— Товарищ полковник! Разрешите... — И, неожиданно утратив диктуемую Уставом строгость обращения, совсем по-домашнему закончила: — И вы здесь, Парфентий Григорьевич...
— А я думал, в этой одежке меня никто не узнает, — невесело усмехнулся Неустроев. — Однако вы-то чьи, девушки? Уж извините, не припомню...
Рядовые не так уж часто бывают знакомы с начальством дивизионного ранга. Но полковника Неустроева, начальника штаба чапаевской, в дивизии знал каждый боец. Обстоятельный, степенный, какой-то удивительно простой и ласковый в обращении, он, казалось, никогда не спал и мог появиться в частях в самое неожиданное время. А уж если где-то в полку, в батальоне происходило нечто такое, о чем стоило рассказать бойцам других частей, можно было не сомневаться, что полковник Неустроев обязательно выкроит минуту, оторвется от других дел, приедет, придет, надо — и приползет. [91]
Несколько месяцев назад вместе с начальником политотдела дивизии Финком Парфентий Григорьевич вручал мне грамоту Военного совета армии. А потом долго сидел у нас в доте, рассказывая о боевых делах тогда еще воевавшей Нины Ониловой.
Так встретились мы со своим наштадивом. И хотя в госпитальном наряде узнать нас было не просто, Неустроев все же припомнил бойцов из полка майора Антипина.
Госпитальные встречи бывших однополчан, независимо от их возраста, характера, привычек, почти всегда имеют нечто схожее. Сначала — несколько слов о ранениях, поспешных и даже как-будто небрежных, словно речь идет о чем-то не заслуживающем внимания. Потом — искусственное оживление, несвязные, сбивчивые вопросы, почти инстинктивная попытка направить разговор в безопасное, неогорчительное русло воспоминаний о разных смешных мелочах и забавных курьезах, которые случаются в жизни любой части и в мирное, и в самое трудное время и которые всегда становятся достоянием всего личного состава.
Но тот, кого лапа войны первым швырнула на госпитальную койку, раньше или позже обязательно задает самый трудный вопрос: «Ну а что же было потом?» В таком разговоре не бывает ни старших, ни младших по званию.
Ранение Неустроева было мучительное, требовавшее долгого лечения, но не очень опасное. И хотя полковника эвакуировали из Севастополя за несколько дней до конца героической обороны, уже здесь, на кавказском берегу, он продолжал работать, встречался с последними защитниками крепости.

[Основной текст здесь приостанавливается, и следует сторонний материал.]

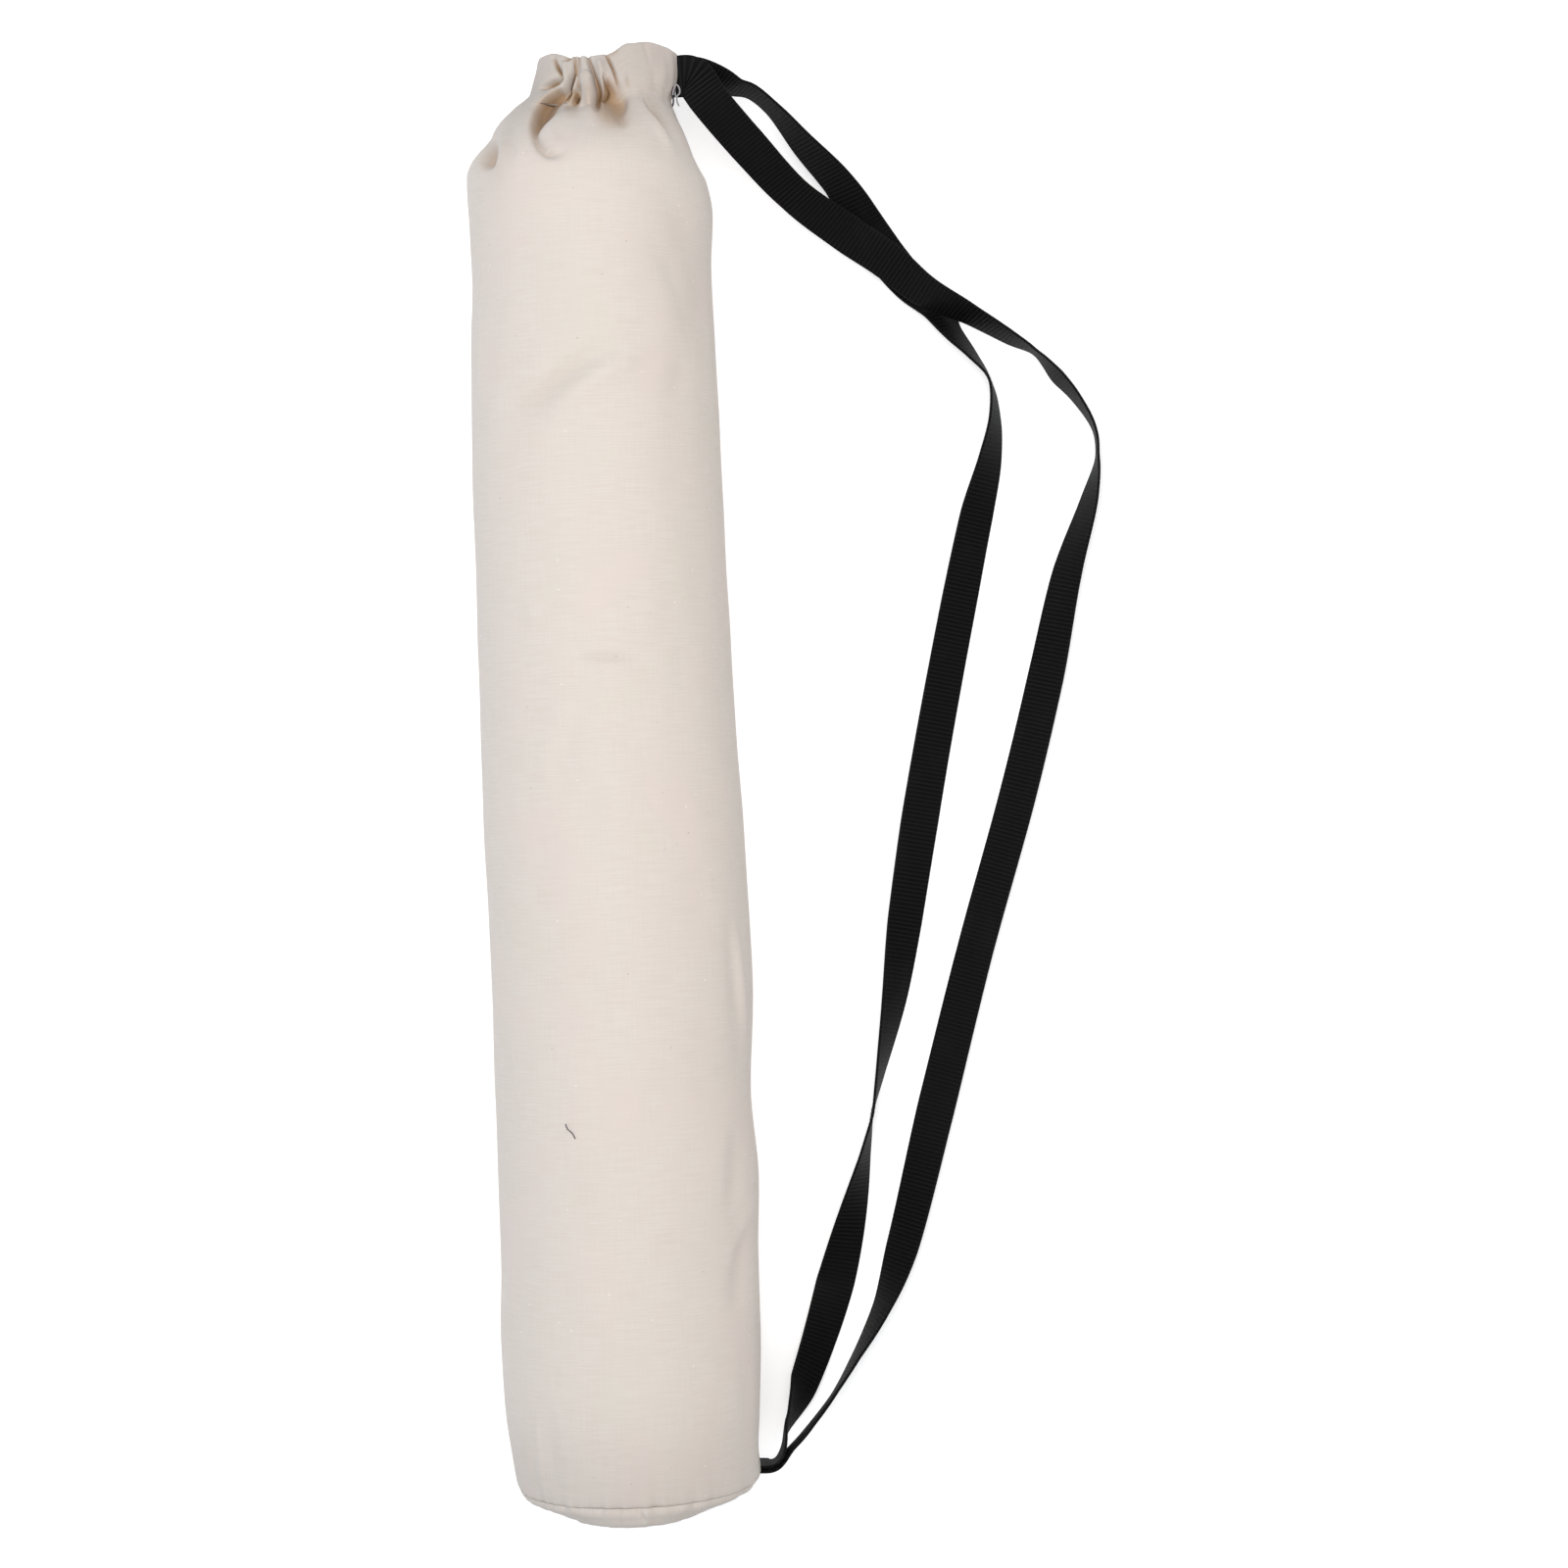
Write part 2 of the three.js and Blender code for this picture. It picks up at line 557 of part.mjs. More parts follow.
// Drawstring casing: a hem of two layers with a lip, a tunnel for the webbing and one exit slot
function mouthCasing() {
  const outer = CASING_ROWS.map((row) => outerLayerRing(row, 0));
  const inner = CASING_ROWS.map((row) => innerLayerRing(row.along, row.inward, 0)).reverse();
  const lip = columnAngles().map((angle) => {
    const crest = ovalPoint(angle, 0);
    return casingPoint(crest.x, crest.z, CASING_DEPTH, angle);
  });
  const hem = toSolid(loft([...outer, lip, ...inner], true));
  const exit = strapExit();
  const slotHeight = STACK + 2 * STRAP_CLEARANCE;
  const slotWidth = STRAP_WIDTH + 2 * STRAP_CLEARANCE;
  const slotReach = PLEAT_DEPTH + 2 * CANVAS + STRAP_CLEARANCE;
  const slot = boxAt(slotReach, slotWidth, slotHeight, exit.x, exit.y, exit.z);
  return toGeometry(hem.subtract(toSolid(casingTunnel())).subtract(toSolid(slot)));
}

// Hollow between the casing's layers
function casingTunnel() {
  const floor = SEAM_GAP + CANVAS;
  const depth = STRAP_WIDTH + 2 * STRAP_CLEARANCE;
  const snug = STRAP_THICKNESS / 2 + STRAP_CLEARANCE;
  const outerFace = TUNNEL_ROWS.map((row) => {
    const fromSeam = floor + row.along * depth;
    const shell = outerLayerRing({ ...CASING_ROWS[1], along: fromSeam / CASING_DEPTH }, CANVAS);
    return shell.map((point, column) => {
      const angle = columnAngle(column);
      const close = ovalPoint(angle, snug);
      const open = Math.max(row.open, exitFlare(angle));
      return casingPoint(mix(close.x, point.x, open), mix(close.z, point.z, open), fromSeam, angle);
    });
  });
  const innerFace = TUNNEL_ROWS.map((row) => {
    const fromSeam = floor + row.along * depth;
    return columnAngles().map((angle) => {
      const ripple = RIPPLE_DEPTH * pleatShare(angle) * row.open;
      const face = ovalPoint(angle, -snug - ripple);
      return casingPoint(face.x, face.z, fromSeam, angle);
    });
  });
  return loft(outerFace.concat(innerFace.reverse()), true);
}

// Webbing along a line of stations, each with its place, its width direction and its normal
function webbing(stations) {
  const halfWidth = STRAP_WIDTH / 2;
  const halfThickness = STRAP_THICKNESS / 2;
  const corners = [[1, 1], [-1, 1], [-1, -1], [1, -1]];
  const rings = stations.map((station) => corners.map(([side, face]) => station.place.clone()
    .addScaledVector(station.across, side * halfWidth)
    .addScaledVector(station.normal, face * halfThickness)));
  return loft(rings, false, corners.length / 2);
}

// Height at which webbing of a given roll lies on the surface
function lyingHeight(roll) {
  const tilt = Math.abs(roll) * DEGREE;
  return (STRAP_WIDTH / 2) * Math.sin(tilt) + (STRAP_THICKNESS / 2) * Math.cos(tilt) + LYING_GAP;
}

// One free strand of the strap, from inside the casing's slot to inside the base seam.
// A row's lift is counted from where webbing of its roll would lie.
function strapStrand(route, exitStack, anchorStack) {
  const exit = strapExit();
  const anchor = strapAnchor();
  const exitLift = exit.z + exitStack - lyingHeight(0);
  const anchorLift = anchor.z - lyingHeight(90);
  const rows = [
    { plan: new THREE.Vector3(exit.x - CANVAS, exit.y, exitLift), roll: 0 },
    { plan: new THREE.Vector3(exit.x + STRAP_LEAD, exit.y, exitLift), roll: 0 },
  ];
  for (const row of route) {
    const end = row.along < 0.5 ? exit : anchor;
    const x = mix(exit.x, anchor.x, row.along) + row.out * STRAP_REACH;
    const y = mix(exit.y, anchor.y, row.along);
    rows.push({ plan: new THREE.Vector3(x, y, row.lift * end.z), roll: row.roll });
  }
  const anchorY = anchor.y + anchorStack;
  const endRoll = route[route.length - 1].roll;
  rows.push({ plan: new THREE.Vector3(anchor.x + STRAP_LEAD, anchorY, anchorLift), roll: endRoll });
  rows.push({ plan: new THREE.Vector3(anchor.x - CANVAS - STRAP_TAIL, anchorY, anchorLift), roll: endRoll });
  return webbing(routeStations(rows));
}

// Stations at even steps along a smooth line through the rows, with the roll eased between them
function routeStations(rows) {
  const curve = new THREE.CatmullRomCurve3(rows.map((row) => row.plan), false, 'centripetal');
  const steps = Math.round(curve.getLength() / STRAP_STEP);
  const stations = Array.from({ length: steps + 1 }, (_, step) => {
    const share = curve.getUtoTmapping(step / steps);
    const position = share * (rows.length - 1);
    const row = Math.min(Math.floor(position), rows.length - 2);
    const roll = mix(rows[row].roll, rows[row + 1].roll, position - row);
    const place = curve.getPoint(share);
    place.z = Math.max(place.z, 0) + lyingHeight(roll);
    return { place, roll: roll * DEGREE };
  });
  const up = new THREE.Vector3(0, 0, 1);
  return stations.map(({ place, roll }, step) => {
    const isEnd = step === 0 || step === steps;
    const forward = isEnd
      ? curve.getTangent(step / steps)
      : new THREE.Vector3().subVectors(stations[step + 1].place, stations[step - 1].place).normalize();
    const side = new THREE.Vector3().crossVectors(forward, up).normalize();
    const rise = new THREE.Vector3().crossVectors(side, forward);
    return {
      place,
      across: side.clone().multiplyScalar(Math.cos(roll)).addScaledVector(rise, Math.sin(roll)),
      normal: rise.clone().multiplyScalar(Math.cos(roll)).addScaledVector(side, -Math.sin(roll)),
    };
  });
}

// The strap's run inside the casing: once round the mouth, with both ends turned out to the slot
function strapCasingRun() {
  const exit = strapExit();
  const oval = webbingOval();
  const stackHalf = (STACK - STRAP_THICKNESS) / 2;
  const endX = exit.x - CANVAS - SEAM_GAP;
  const line = new THREE.CurvePath();
  const start = Math.asin((stackHalf + BEND_RADIUS) / oval.high);
  const upperX = NECK_SHIFT + oval.wide * Math.cos(start);
  const upper = new THREE.Vector2(upperX, NECK_HEIGHT + oval.high * Math.sin(start));
  const lower = new THREE.Vector2(upper.x, 2 * NECK_HEIGHT - upper.y);
  const upperEnd = new THREE.Vector2(endX, NECK_HEIGHT + stackHalf);
  const lowerEnd = new THREE.Vector2(endX, NECK_HEIGHT - stackHalf);
  const upperCorner = new THREE.Vector2(upper.x, upperEnd.y);
  const lowerCorner = new THREE.Vector2(lower.x, lowerEnd.y);
  line.add(new THREE.QuadraticBezierCurve(upperEnd, upperCorner, upper));
  line.add(new THREE.EllipseCurve(NECK_SHIFT, NECK_HEIGHT, oval.wide, oval.high, start, 2 * Math.PI - start));
  line.add(new THREE.QuadraticBezierCurve(lower, lowerCorner, lowerEnd));
  const points = [];
  for (const curve of line.curves) {
    const isOval = curve instanceof THREE.EllipseCurve;
    const part = curve.getSpacedPoints(isOval ? RUN_STEPS : BEND_STEPS);
    points.push(...(points.length ? part.slice(1) : part));
  }
  const across = new THREE.Vector3(0, 1, 0);
  const stations = points.map((point, index) => {
    const before = points[Math.max(index - 1, 0)];
    const after = points[Math.min(index + 1, points.length - 1)];
    const forward = new THREE.Vector3(after.x - before.x, 0, after.y - before.y).normalize();
    const isEnd = index === 0 || index === points.length - 1;
    if (isEnd) forward.set(Math.sign(forward.x), 0, 0);
    const angle = Math.atan2((point.y - NECK_HEIGHT) / oval.high, (point.x - NECK_SHIFT) / oval.wide);
    const rise = neckRise(angle) - neckRise(0);
    return {
      place: new THREE.Vector3(point.x, exit.y + rise, point.y),
      across,
      normal: new THREE.Vector3().crossVectors(forward, across),
    };
  });
  return webbing(stations);
}

// Materials
const cotton = (color) => new THREE.MeshStandardMaterial({ color, roughness: 0.92, metalness: 0 });
const nylon = () => new THREE.MeshStandardMaterial({ color: 0x121213, roughness: 0.7, metalness: 0 });

// Assembly
function piece(name, geometry, material) {
  const mesh = new THREE.Mesh(geometry, material);
  mesh.name = name;
  return mesh;
}

const stackHalf = (STACK - STRAP_THICKNESS) / 2;
const canvasParts = new THREE.Group();
canvasParts.add(piece('bag_body', bagBody(), cotton(0xe6dccf)));
canvasParts.add(piece('base_panel', basePanel(), cotton(0xe0d5c8)));
canvasParts.add(piece('mouth_casing', mouthCasing(), cotton(0xe8dfd3)));

const strapParts = new THREE.Group();
strapParts.add(piece('strap_outer_strand', strapStrand(OUTER_ROUTE, stackHalf, -stackHalf), nylon()));
strapParts.add(piece('strap_inner_strand', strapStrand(INNER_ROUTE, -stackHalf, stackHalf), nylon()));
strapParts.add(piece('strap_casing_run', strapCasingRun(), nylon()));

const yogaMatBag = new THREE.Group();
yogaMatBag.add(canvasParts, strapParts);

export default yogaMatBag;
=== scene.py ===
import math

import bpy
import numpy as np
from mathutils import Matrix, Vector, noise


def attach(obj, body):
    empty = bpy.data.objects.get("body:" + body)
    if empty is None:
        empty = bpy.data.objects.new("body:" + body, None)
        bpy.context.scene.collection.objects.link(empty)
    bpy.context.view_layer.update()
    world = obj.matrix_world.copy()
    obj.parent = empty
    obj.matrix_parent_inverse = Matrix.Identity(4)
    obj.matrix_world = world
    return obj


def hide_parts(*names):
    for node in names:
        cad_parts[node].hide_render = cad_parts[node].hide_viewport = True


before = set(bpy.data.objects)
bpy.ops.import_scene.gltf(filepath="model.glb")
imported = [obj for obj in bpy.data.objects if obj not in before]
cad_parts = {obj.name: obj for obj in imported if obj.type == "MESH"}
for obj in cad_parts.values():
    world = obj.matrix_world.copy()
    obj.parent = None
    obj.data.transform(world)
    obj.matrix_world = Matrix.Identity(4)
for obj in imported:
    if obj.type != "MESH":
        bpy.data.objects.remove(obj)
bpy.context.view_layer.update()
scene = bpy.context.scene

MM = 0.001

# ---------------------------------------------------------------- camera
# The bag lies on the floor and the camera looks straight down on it.
CAMERA_AT = (79.927, -5.677, 1565.1)
CAMERA_TURN = math.radians(-1.99)
FRAME_PX = 1600
FOCAL_PX = 3300
SENSOR_MM = 36.0

camera_data = bpy.data.cameras.new("camera")
camera = bpy.data.objects.new("camera", camera_data)
scene.collection.objects.link(camera)
camera.location = [c * MM for c in CAMERA_AT]
camera.rotation_euler = (0, 0, CAMERA_TURN)
camera_data.sensor_width = SENSOR_MM
camera_data.lens = FOCAL_PX / FRAME_PX * SENSOR_MM
camera_data.clip_start = 0.05
camera_data.clip_end = 30
scene.camera = camera


def seen(points):
    """Where the camera sees points in millimetres: column and row of a 1600 pixel frame."""
    dx = points[..., 0] - CAMERA_AT[0]
    dy = points[..., 1] - CAMERA_AT[1]
    scale = FOCAL_PX / (CAMERA_AT[2] - points[..., 2])
    c, s = math.cos(CAMERA_TURN), math.sin(CAMERA_TURN)
    across = dx * c + dy * s
    up = -dx * s + dy * c
    return FRAME_PX / 2 + across * scale, FRAME_PX / 2 - up * scale


# ---------------------------------------------------------------- sizes, as in the part's source
BARREL_LENGTH = 604
BARREL_RADIUS = 60
SETTLE = 2.5
SHOULDER_LENGTH = 34
BASE_DEPTH = 11
CANVAS = 1.2
CORNER_PULL = 3
NECK_HALF_WIDTH = 35
NECK_HALF_HEIGHT = 28
NECK_HEIGHT = 51
NECK_SHIFT = 6.6
NECK_RISE = 6.5
PLEAT_DEPTH = 4.5
LIP = 1.8
STRAP_WIDTH = 19
STRAP_THICKNESS = 1.5
STRAP_REACH = 190
ANCHOR_HEIGHT = 42
STRAP_TAIL = 3
STRAP_LEAD = 6
BEND_RADIUS = 3
EXIT_FLARE = 24
SEAM_GAP = 0.3
STRAP_CLEARANCE = 0.5
STACK_GAP = 1.0
LYING_GAP = 0.2
GATHER_ONSET = 1.5
COLUMN_BIAS = 0.45

CASING_DEPTH = SEAM_GAP + CANVAS + STRAP_WIDTH + 2 * STRAP_CLEARANCE + LIP
BAG_LENGTH = BASE_DEPTH + BARREL_LENGTH + SHOULDER_LENGTH + CASING_DEPTH + NECK_RISE
BASE_SEAM_Y = BASE_DEPTH - BAG_LENGTH / 2
SHOULDER_Y = BASE_SEAM_Y + BARREL_LENGTH
NECK_SEAM_Y = SHOULDER_Y + SHOULDER_LENGTH
BARREL_MIDDLE = BARREL_RADIUS - SETTLE
STACK = 2 * STRAP_THICKNESS + STACK_GAP
DEGREE = math.pi / 180
ANCHOR_ANGLE = math.asin((ANCHOR_HEIGHT - BARREL_MIDDLE) / BARREL_RADIUS)
OVAL_INSET = PLEAT_DEPTH + CANVAS + STRAP_CLEARANCE + STRAP_THICKNESS / 2
OVAL_WIDE = NECK_HALF_WIDTH - OVAL_INSET
OVAL_HIGH = NECK_HALF_HEIGHT - OVAL_INSET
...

От них-то, под пулеметными очередями «мессершмиттов», ушедших в открытое море на автомобильных камерах, связках бензиновых бочек, полуразбитых яликах и шаландах, спасенных разве что чудом да отчаянной храбростью моряков подплава, и узнало командование Приморской армии, как сдержали свою клятву — «Стоять насмерть!» — защитники Херсонесского маяка.